One change on the interface configuration will be required also, this is standby 0 track 10 decrement 50. This tells the router for the HSRP group to track object 10 and if it goes down to decrement the score by 50.
There is no interface tracking on the standby router due to the fact that it is your standby device and decrementing points for HSRP would provide no positive impact. With that said, its possible to utilize the tracking configuration examples to build an EEM script for custom alerting (but that’s for another time).
As always, every network is different and careful consideration should be used before implementing any technology. It is always best to test!

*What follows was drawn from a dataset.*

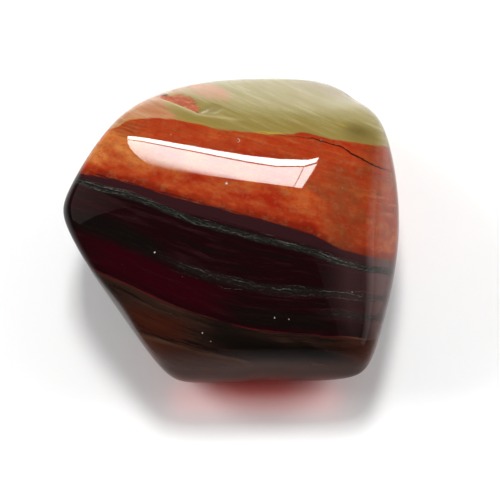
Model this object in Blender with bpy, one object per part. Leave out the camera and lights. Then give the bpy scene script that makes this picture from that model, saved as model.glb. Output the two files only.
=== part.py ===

First we verify that it is in fact the active HSRP router. This is done by using the command show standby. As can be seen “Active router is local” which means it is in fact the active router. During this example, the interface on R01 was shutdown going into the WAN cloud this simulates the WAN circuit at the Data center failing but still leaving the remote locations as up and with BPG neighborship. IP SLA 21 was created to immediately announce the connection being down. this shows that IPA SLA 10 waits 15 seconds before triggering. Once triggered HSRP state moves into the speak state (the other router immediately takes over as active) and then into the standby state. We can then verify with show standby who the active router is, which in this case is no longer the local router.